Well now it's clear that Rebecca Walker is one of us. She has, through her own experience as a mother, found the true meaning of life by creating life and protecting life. I'm going to keep her in mind more and more knowing that she has joined the battle. And in case you decide not to read the full piece that I linked to, let me give you a small piece that makes it all very clear.
A good mother is attentive, sets boundaries and makes the world safe for her child. But my mother did none of those things.
Although I was on the Pill - something I had arranged at 13, visiting the doctor with my best friend - I fell pregnant at 14. I organised an abortion myself. Now I shudder at the memory. I was only a little girl. I don't remember my mother being shocked or upset. She tried to be supportive, accompanying me with her boyfriend.
Although I believe that an abortion was the right decision for me then, the aftermath haunted me for decades. It ate away at my self-confidence and, until I had Tenzin, I was terrified that I'd never be able to have a baby because of what I had done to the child I had destroyed. For feminists to say that abortion carries no consequences is simply wrong.
Well.

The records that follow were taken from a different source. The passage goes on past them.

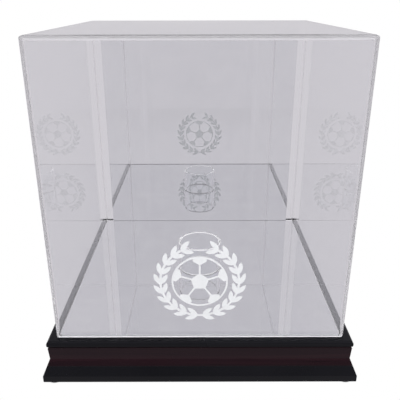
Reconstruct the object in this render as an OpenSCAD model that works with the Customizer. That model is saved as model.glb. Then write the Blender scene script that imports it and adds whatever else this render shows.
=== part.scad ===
// Football display case: a clear cover with a mirrored back stands round a mirrored
// floor on a hollow moulded wooden base. A loose clear ring holds the ball off the floor.
//
// The origin is the centre of the base where it rests. +Z is up, -Y is the front.

/* [Base] */
// Width and depth of the base at the plinth
base_w = 306; // [300:0.5:330]
// Height of the black plinth rails
plinth_h = 16.5; // [15:0.5:24]
// Height of the straight band at the foot of the plinth
plinth_band_h = 7.3; // [5:0.1:10]
// Height of the mahogany rails
fascia_h = 20; // [16:0.5:30]
// Height of the upright part of the mahogany rails
fascia_face_h = 13.3; // [10:0.1:15]
// Slope of the flare: how far it goes out for each millimetre down
flare_slope = 0.43; // [0.3:0.01:0.45]
// Lean of the mahogany face: how far it goes in for each millimetre down
face_lean = 0.055; // [0:0.005:0.08]
// Thickness of the top board
board_t = 7; // [6:0.5:12]
// Width and depth of the top board over its round nose
board_w = 295; // [290:0.5:296]
// Radius of the board's nose
nose_r = 2.7; // [1:0.1:2.9]

/* [Base inside] */
// Width of the rails' section, measured at the fascia
rail_t = 17.8; // [14:0.1:22]
// Width of the step in the plinth that the bottom panel seats against
rebate_w = 5; // [4:0.5:8]
// Height of the bottom panel's underside above the plinth's foot
panel_recess = 3.5; // [3:0.1:5]
// Thickness of the bottom panel
panel_t = 3; // [2:0.5:4]
// Clearance all round the bottom panel
panel_gap = 0.5; // [0.2:0.1:1]
// Side of the square corner blocks
block_w = 28; // [26:1:34]
// Thickness of the felt feet
foot_h = 1.5; // [1:0.5:3]
// Diameter of the felt feet
foot_d = 16; // [10:1:18]

/* [Cover] */
// Outer width and depth of the cover
cover_w = 279.4; // [270:0.2:284]
// Outer height of the cover
cover_h = 279.4; // [250:0.2:320]
// Thickness of the cover's walls
cover_wall = 3; // [2:0.1:5]
// Radius of the cover's outer edges
cover_edge_r = 4; // [3:0.5:6]
// Radius of the cover's inner edges
cover_inner_r = 1.5; // [1:0.5:2]
// Play under the cover and under the ball ring, which stand loose on polished faces
rest_gap = 0.1; // [0.05:0.05:0.3]

/* [Mirrors] */
// Thickness of the floor mirror
floor_mirror_t = 1.5; // [1:0.5:4]
// Gap between the floor mirror and what surrounds it
floor_mirror_gap = 0.6; // [0.5:0.1:3]
// Cut across each upright corner of the floor mirror
floor_mirror_nip = 1.5; // [1.5:0.5:5]
// Width of the back mirror
back_mirror_w = 254; // [200:1:268]
// Height of the back mirror
back_mirror_h = 272; // [200:1:274]
// Thickness of the back mirror
back_mirror_t = 2; // [1:0.5:4]
// Height of the back mirror's lower edge above the cover's
back_mirror_lift = 1; // [0.5:0.5:2]
// Thickness of the mounting tape behind the back mirror
tape_t = 0.5; // [0.3:0.1:1]
// Width of each strip of mounting tape
tape_w = 19; // [10:1:25]
// Number of strips of mounting tape
tape_count = 4; // [2:1:5]

/* [Ball ring] */
// Outer diameter of the ring
ring_od = 50.8; // [40:0.1:80]
// Thickness of the ring's wall
ring_wall = 3; // [2:0.1:5]
// Height of the ring
ring_h = 34; // [20:1:50]
// Radius of the ring's rounded rims
ring_rim_r = 0.8; // [0.4:0.1:0.9]

/* [Emblem] */
// Overall diameter of the frosted emblem
emblem_d = 90; // [60:1:120]
// Height of the emblem's centre above the cover's lower edge
emblem_height = 62; // [62:1:180]
// Thickness of the frosted film
emblem_t = 0.2; // [0.1:0.05:0.4]

/* [Hidden] */
$fn = 64;

// Colours
black_lacquer = "#1c1c1f";
mahogany = "#35171a";
raw_wood = "#c9a36b";
hardboard = "#4d3524";
felt = "#1d1d1d";
steel = "#b9bcc0";
mirror_silver = "#c9ced3";
tape_white = "#e8e6df";
acrylic = "#dfe8ee";
frost = "#f4f6f8";

// Heights of the base's layers
plinth_z = foot_h;
fascia_z = plinth_z + plinth_h;
board_z = fascia_z + fascia_h;
board_top = board_z + board_t;
panel_z = plinth_z + panel_recess;
panel_top = panel_z + panel_t;

// Half widths of the base's outline, from the plinth's foot up
plinth_half = base_w / 2;
seam_half = plinth_half - flare_slope * (plinth_h - plinth_band_h);
flare_top_half = seam_half - flare_slope * (fascia_h - fascia_face_h);
face_top_half = flare_top_half + face_lean * fascia_face_h;
rail_inner = flare_top_half - rail_t;
rebate_inner = rail_inner + rebate_w;
edge_ease = 0.8;

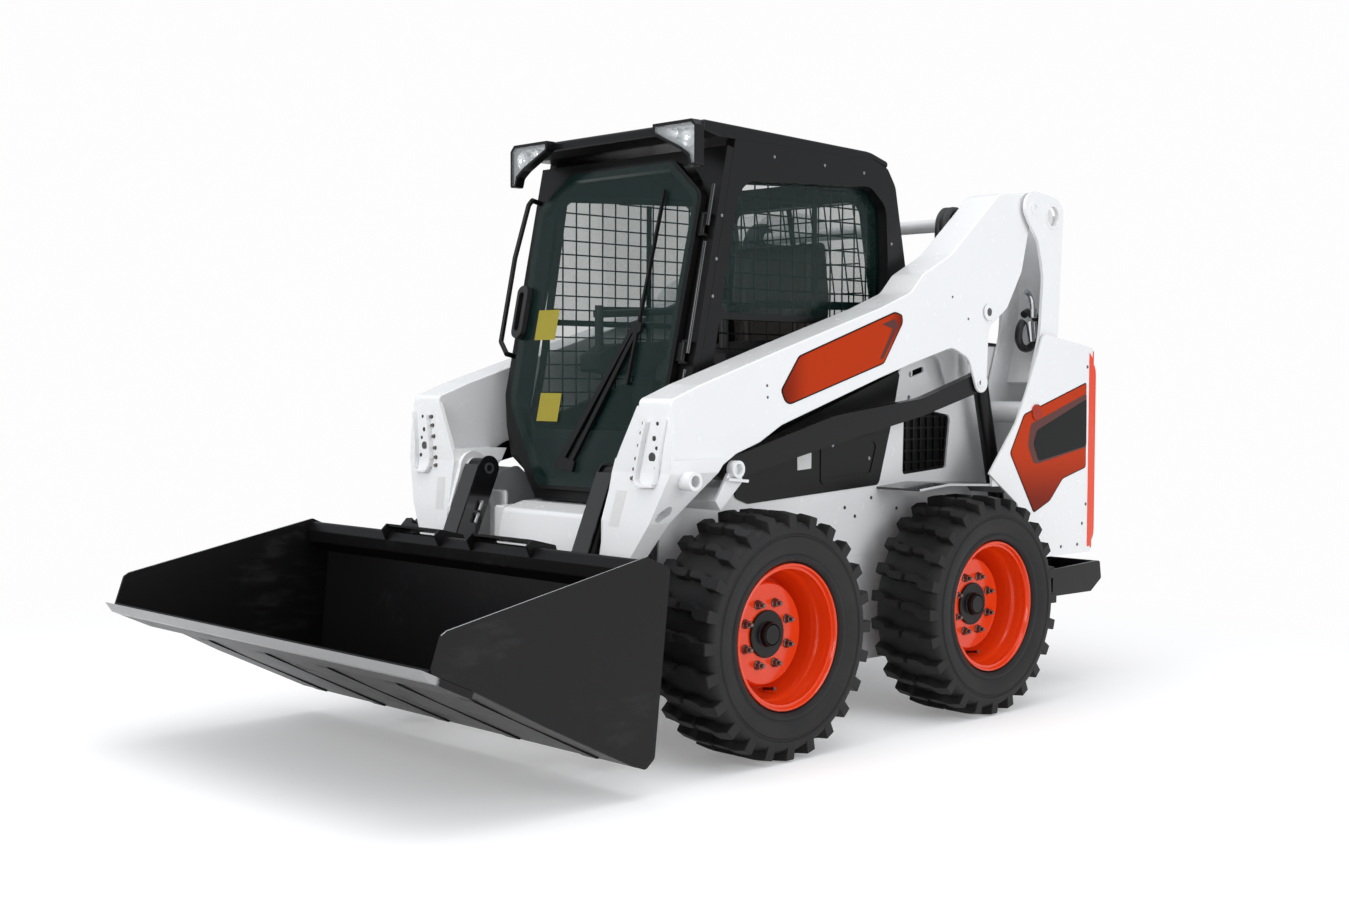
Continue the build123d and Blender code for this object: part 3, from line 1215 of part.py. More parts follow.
LINK_EYE_RADIUS = 56.0
LINK_HOLE = (WHEELBASE + 547, 1792.0)
LINK_HOLE_RADIUS = 37.5
LINK_OUTLINE = [
    # behind the front axle, height, corner radius
    (WHEELBASE + 390, 1862, 40),
    (WHEELBASE + 440, 1878, 40),
    (WHEELBASE + 573, 1862, 45),
    (WHEELBASE + 623, 1826, 40),
    (WHEELBASE + 613, 1657, 0),
    (WHEELBASE + 597, 1366, 100),
    (WHEELBASE + 493, 1040, 20),
    (WHEELBASE + 473, 1005, 20),
    (WHEELBASE + 393, 1005, 20),
    (WHEELBASE + 379, 1060, 20),
    (WHEELBASE + 478, 1350, 200),
    (WHEELBASE + 496, 1569, 200),
    (WHEELBASE + 460, 1690, 60),
    (WHEELBASE + 385, 1780, 30),
]
TOWER_SPAN = TOWER_OUTER_X - TOWER_INNER_X
with BuildPart() as rear_links:
    for x in (TOWER_INNER_X, TOWER_OUTER_X - TOWER_PLATE):
        with BuildSketch(side(x)):
            rounded(*LINK_OUTLINE)
            with Locations(LINK_BASE):
                Circle(LINK_EYE_RADIUS)
                Circle(PIN_RADIUS + RUNNING, mode=Mode.SUBTRACT)
            with Locations(ARM_PIVOT):
                Circle(LINK_EYE_RADIUS)
            with Locations(LINK_HOLE):
                Circle(LINK_HOLE_RADIUS, mode=Mode.SUBTRACT)
        extrude(amount=TOWER_PLATE)
    # closing plate along the rear edge and the boss at the foot
    with BuildSketch(side(TOWER_INNER_X + TOWER_PLATE)):
        outline(
            (WHEELBASE + 620, 1800), (WHEELBASE + 613, 1657), (WHEELBASE + 597, 1366),
            (WHEELBASE + 533, 1165),
            (WHEELBASE + 523, 1170), (WHEELBASE + 585, 1369), (WHEELBASE + 601, 1657),
            (WHEELBASE + 608, 1800),
        )
    extrude(amount=TOWER_SPAN - 2 * TOWER_PLATE)
    with BuildSketch(side(TOWER_INNER_X + TOWER_PLATE)):
        with Locations(LINK_BASE):
            Circle(2 * PIN_RADIUS)
            Circle(PIN_RADIUS + RUNNING, mode=Mode.SUBTRACT)
    extrude(amount=TOWER_SPAN - 2 * TOWER_PLATE)
    with BuildSketch(side(TOWER_INNER_X)):
        with Locations(ARM_PIVOT):
            Circle(PIN_RADIUS)
    extrude(amount=TOWER_SPAN)
    # raised ring and pin head on the outer plate
    with BuildSketch(side(TOWER_OUTER_X)):
        with Locations(LINK_HOLE):
            Circle(LINK_HOLE_RADIUS + 8)
            Circle(LINK_HOLE_RADIUS, mode=Mode.SUBTRACT)
        with Locations(ARM_PIVOT):
            Circle(PIN_RADIUS + 4)
            Circle(PIN_RADIUS - 8, mode=Mode.SUBTRACT)
    extrude(amount=4)
    mirror(about=Plane.YZ)
write("rear_links", rear_links)

CONTROL_EYE_RADIUS = 36.0
with BuildPart() as control_links:
    with BuildSketch(side(CONTROL_LINK_X)):
        rounded(
            (CONTROL_BASE[0], 932, 0), (425, 1056, 600), (897, 1112, 400), (KNEE[0], 1203, 0),
            (KNEE[0], 1131, 0),
            (896, 1050, 400), (425, 962, 600), (CONTROL_BASE[0], 860, 0),
        )
        with Locations(CONTROL_BASE, KNEE):
            Circle(CONTROL_EYE_RADIUS)
        with Locations(CONTROL_BASE):
            Circle(EAR_PIN_RADIUS + RUNNING, mode=Mode.SUBTRACT)
    extrude(amount=CONTROL_LINK_THICK)
    mirror(about=Plane.YZ)
write("control_links", control_links)


# ---------------------------------------------------------------- cylinders
def axis_plane(x, start, end):
    """Plane at start whose normal points to end, for a cylinder in a side plane."""
    direction = Vector(0, end[0] - start[0], end[1] - start[1]).normalized()
    return Plane(origin=(x, FRONT_AXLE_Y + start[0], start[1]), x_dir=(1, 0, 0), z_dir=direction)


def span(start, end):
    """Distance between two side points."""
    return hypot(end[0] - start[0], end[1] - start[1])


GLAND_LENGTH = 36.0
GLAND_LIP = 5.0
BORE_START = 50.0                          # bottom of the rod's bore, from the barrel's pivot
ROD_STOP = 60.0                            # gap from the rod's end to the barrel's pivot
CYLINDERS = [
    # name, x, barrel pivot, rod eye, barrel radius, rod radius, barrel length past its pivot
    ("lift", LIFT_CYLINDER_X, LIFT_BASE, LIFT_EYE, LIFT_BARREL_RADIUS, LIFT_ROD_RADIUS, 700.0),
    ("tilt", TILT_CYLINDER_X, TILT_BASE, TILT_EYE, TILT_BARREL_RADIUS, TILT_ROD_RADIUS, 470.0),
]
for name, x, base, eye, barrel_radius, rod_radius, barrel_length in CYLINDERS:
    with BuildPart() as barrel:
        with BuildSketch(axis_plane(x, base, eye)):
            Circle(barrel_radius - GLAND_LIP)
        extrude(amount=barrel_length)
        # gland at the rod's end
        with BuildSketch(axis_plane(x, base, eye).offset(barrel_length - GLAND_LENGTH)):
            Circle(barrel_radius)
        extrude(amount=GLAND_LENGTH)
        with BuildSketch(side(x - barrel_radius)):
            with Locations(base):
                Circle(barrel_radius)
        extrude(amount=2 * barrel_radius)
        with BuildSketch(side(x - barrel_radius - 1)):
            with Locations(base):
                Circle(PIN_RADIUS + RUNNING)
        extrude(amount=2 * barrel_radius + 2, mode=Mode.SUBTRACT)
        with BuildSketch(axis_plane(x, base, eye).offset(BORE_START)):
            Circle(rod_radius + RUNNING)
        extrude(amount=barrel_length, mode=Mode.SUBTRACT)
        mirror(about=Plane.YZ)
    write(f"{name}_barrels", barrel)

    with BuildPart() as rod:
        with BuildSketch(axis_plane(x, eye, base)):
            Circle(rod_radius)
        extrude(amount=span(base, eye) - ROD_STOP)
        with BuildSketch(side(x - barrel_radius)):
            with Locations(eye):
                Circle(PIN_RADIUS + 16)
        extrude(amount=2 * barrel_radius)
        mirror(about=Plane.YZ)
    write(f"{name}_rods", rod)

# ---------------------------------------------------------------- coupler and bucket
BACK_FOOT = (-603.0, 130.0)
BACK_TOP = (-562.0, 600.0)


def back_y(z):
    """Rear face of the bucket's back plate at height z, behind the front axle."""
    return BACK_FOOT[0] + (BACK_TOP[0] - BACK_FOOT[0]) * (z - BACK_FOOT[1]) / (BACK_TOP[1] - BACK_FOOT[1])


COUPLER_PLATE = 12.0
COUPLER_FOOT_Z = 150.0
COUPLER_TOP_Z = 520.0
COUPLER_LUG = 14.0
TILT_LUG = 12.0
INNER_LUG_X = TILT_CYLINDER_X + TILT_BARREL_RADIUS + 4
with BuildPart() as coupler:
    with BuildSketch(side(-COUPLER_HALF)):
        outline(
            (back_y(COUPLER_FOOT_Z) + SEAT_GAP, COUPLER_FOOT_Z),
            (back_y(COUPLER_TOP_Z) + SEAT_GAP, COUPLER_TOP_Z),
            (back_y(COUPLER_TOP_Z) + COUPLER_PLATE, COUPLER_TOP_Z),
            (back_y(COUPLER_FOOT_Z) + COUPLER_PLATE, COUPLER_FOOT_Z),
        )
    extrude(amount=2 * COUPLER_HALF)
    # clear of the tilt cylinders' eyes
    for x in (-TILT_CYLINDER_X, TILT_CYLINDER_X):
        with BuildSketch(Plane(origin=(x, 0, 0), x_dir=(1, 0, 0), z_dir=(0, -1, 0))):
            with Locations((0, 320)):
                RectangleRounded(2 * TILT_BARREL_RADIUS + 10, 250, 20)
        extrude(amount=2000, mode=Mode.SUBTRACT)
    # lugs of the arm's foot
    for inner in (INNER_LUG_X, LEG_OUTER_X + SIDE_CLEARANCE):
        with BuildSketch(side(inner)):
            rounded(
                (back_y(112) + 1, 112, 0), (-440, 106, 20), (-412, 150, 20), (-440, 190, 30), (-560, 470, 6),
                (back_y(470) + 4, 470, 0),
            )
            with Locations(BUCKET_PIVOT):
                Circle(44)
        extrude(amount=TILT_LUG if inner == INNER_LUG_X else COUPLER_LUG)
    # lugs of the tilt cylinder's eye
    for inner in (TILT_CYLINDER_X - TILT_BARREL_RADIUS - 4 - TILT_LUG, INNER_LUG_X):
        with BuildSketch(side(inner)):
            rounded(
                (back_y(190) + 4, 190, 0), (-500, 320, 30), (-470, 355, 15), (-500, 392, 30), (-555, 480, 8),
                (back_y(480) + 4, 480, 0),
            )
            with Locations(TILT_EYE):
                Circle(32)
        extrude(amount=TILT_LUG)
    # stub pins that stop short of the eye
    inner_stub = TILT_CYLINDER_X - TILT_BARREL_RADIUS - 8 - TILT_LUG
    outer_stub = TILT_CYLINDER_X + TILT_BARREL_RADIUS + 2
    for start in (inner_stub, outer_stub):
        with BuildSketch(side(start)):
            with Locations(TILT_EYE):
                Circle(PIN_RADIUS)
        extrude(amount=TILT_LUG + 6)
    with BuildSketch(side(INNER_LUG_X)):
        with Locations(BUCKET_PIVOT):
            Circle(PIN_RADIUS)
    extrude(amount=LEG_OUTER_X + SIDE_CLEARANCE + COUPLER_LUG + 6 - INNER_LUG_X)
    mirror(about=Plane.YZ)
write("coupler", coupler)

STEP_CENTRES = (-230.0, 230.0)
STEP_HALF = 150.0
STEP_PLATE = 8.0
SKID_XS = (-700.0, -350.0, 0.0, 350.0, 700.0)
SKID_HALF = 30.0
BUCKET_SIDE = [
    # behind the front axle, height, corner radius
    (-1368, 439, 4),
    (-1336, 531, 12),
    (-1319, 541, 10),
    (-634, 680, 10),
    (-545, 641, 14),
    (-603, 109, 14),
    (-638, 82, 18),
    (-666, 93, 18),
    (-995, 251, 0),
    (-1231, 376, 0),
]
BUCKET_INNER_HALF = BUCKET_HALF - BUCKET_PLATE
with BuildPart() as bucket:
    with BuildSketch(side(-BUCKET_INNER_HALF)):
        rounded(
            (-1372, 440, 0), (-1231, 375, 0), (-995, 251, 0), (-675, 95, 30), (-640, 84, 30), (-612, 98, 30),
            (*BACK_FOOT, 60), (*BACK_TOP, 0), (-570, 601, 0), (-611, 132, 52), (-620, 108, 22),
            (-640, 94, 22),
            (-672, 104, 22), (-991, 260, 0), (-1227, 384, 0), (-1368, 448, 0),
        )
        # top beam, folded from plate
        rounded(
            (*BACK_TOP, 0), (-545, 641, 8), (-560, 650, 8), (-640, 672, 10), (-652, 640, 8), (-646, 600, 10),
            (-570, 560, 0),
        )
    extrude(amount=2 * BUCKET_INNER_HALF)
    for x in (-BUCKET_HALF, BUCKET_INNER_HALF):
        with BuildSketch(side(x)):
            rounded(*BUCKET_SIDE)
        extrude(amount=BUCKET_PLATE)
    # two steps on the top beam, each a plate on two cheeks
    for centre in STEP_CENTRES:
        for x in (centre - STEP_HALF, centre + STEP_HALF - STEP_PLATE):
            with BuildSketch(side(x)):
                rounded((-552, 645, 0), (-560, 672, 6), (-652, 694, 6), (-672, 676, 6), (-656, 640, 0))
            extrude(amount=STEP_PLATE)
        with BuildSketch(side(centre - STEP_HALF)):
            outline((-560, 664), (-560, 672), (-652, 694), (-652, 686))
        extrude(amount=2 * STEP_HALF)
        with BuildSketch(Plane(origin=(centre, 0, 640))):
            with Locations((0, FRONT_AXLE_Y - 606)):
                with GridLocations(64, 0, 3, 1):
                    SlotOverall(50, 30)
        extrude(amount=80, mode=Mode.SUBTRACT)
    # skid bars under the floor
    for x in SKID_XS:
        with BuildSketch(side(x - SKID_HALF)):
            outline((-1150, 331), (-1130, 316), (-700, 101), (-690, 104), (-698, 110), (-1148, 336))
        extrude(amount=2 * SKID_HALF)
write("bucket", bucket)

with BuildPart() as cutting_edge:
    with BuildSketch(side(-BUCKET_HALF)):
        outline((-REACH_AHEAD, 451.6), (-1235, 376.4), (-1243, 358), (-1375, 419))
    extrude(amount=2 * BUCKET_HALF)
write("cutting_edge", cutting_edge)
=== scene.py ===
"""Looks of a compact skid steer loader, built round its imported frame. Lengths are in metres."""

import json
import logging
import math
from dataclasses import dataclass
from enum import Enum
from typing import Any, Iterable, Optional, Sequence, Union

import bmesh
import bpy
from mathutils import Matrix, Vector
from mathutils.bvhtree import BVHTree

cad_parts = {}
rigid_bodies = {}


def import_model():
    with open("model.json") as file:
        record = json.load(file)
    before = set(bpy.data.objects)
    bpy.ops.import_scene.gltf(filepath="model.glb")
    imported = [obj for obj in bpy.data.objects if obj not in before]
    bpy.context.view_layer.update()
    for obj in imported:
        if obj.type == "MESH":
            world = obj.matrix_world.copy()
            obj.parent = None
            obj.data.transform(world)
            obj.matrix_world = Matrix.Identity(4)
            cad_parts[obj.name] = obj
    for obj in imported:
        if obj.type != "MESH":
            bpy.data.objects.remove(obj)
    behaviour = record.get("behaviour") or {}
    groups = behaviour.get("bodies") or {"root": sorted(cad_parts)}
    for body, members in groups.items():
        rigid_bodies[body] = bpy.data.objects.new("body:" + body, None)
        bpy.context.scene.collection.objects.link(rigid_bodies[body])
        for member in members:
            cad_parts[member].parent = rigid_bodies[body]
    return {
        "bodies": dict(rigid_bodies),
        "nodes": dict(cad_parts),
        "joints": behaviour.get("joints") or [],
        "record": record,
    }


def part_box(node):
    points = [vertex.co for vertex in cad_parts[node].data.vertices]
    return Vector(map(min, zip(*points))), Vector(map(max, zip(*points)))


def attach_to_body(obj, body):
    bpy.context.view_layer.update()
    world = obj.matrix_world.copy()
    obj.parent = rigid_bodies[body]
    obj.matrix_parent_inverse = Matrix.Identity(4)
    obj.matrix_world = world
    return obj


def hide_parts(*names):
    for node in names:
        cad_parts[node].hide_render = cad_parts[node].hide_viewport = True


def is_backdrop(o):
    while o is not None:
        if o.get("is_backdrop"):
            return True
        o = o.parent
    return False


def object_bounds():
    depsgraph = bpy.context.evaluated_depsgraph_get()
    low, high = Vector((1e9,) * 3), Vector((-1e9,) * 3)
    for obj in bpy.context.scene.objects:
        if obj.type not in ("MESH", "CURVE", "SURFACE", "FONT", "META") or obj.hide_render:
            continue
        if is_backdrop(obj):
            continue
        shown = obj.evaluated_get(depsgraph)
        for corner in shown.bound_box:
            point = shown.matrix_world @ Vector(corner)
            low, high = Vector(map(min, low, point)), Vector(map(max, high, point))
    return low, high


LOG = logging.getLogger("loader")

Colour = tuple[float, float, float]
Point2 = tuple[float, float]
Point3 = tuple[float, float, float]
Value = Union[float, "Socket"]
Settings = Optional[dict[str, Any]]
Inputs = Optional[dict[Union[str, int], Any]]
Edge = tuple[Vector, Vector]
Site = tuple[Vector, Vector]
Loop = list[bmesh.types.BMVert]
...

Not much ambiguity there. I was just writing about the Peasant Box. Another reason I am conservative has to do with my rejection of the counter-cultural movement that was baked into the narrative of The Sixties. It continues to be assumed, quite falsely, that black Americans wanted hippie, pacifist, sexual revolution as part and parcel of the defense of their Civil Rights. That to be black was to be against the War in Vietnam, and everything white parents appeared to be to their idiot baby boom children. It was that reactionary rebellion that made stars of people like Alice Walker and others who were part of Black Radical Chic. And to this day 'black culture' continues to be a foil for a 'white culture' meaning two parent families, marriage and a lack of radical politics.
The myth continues, but Rebecca Walker is not pretending and playing nice any longer. Good.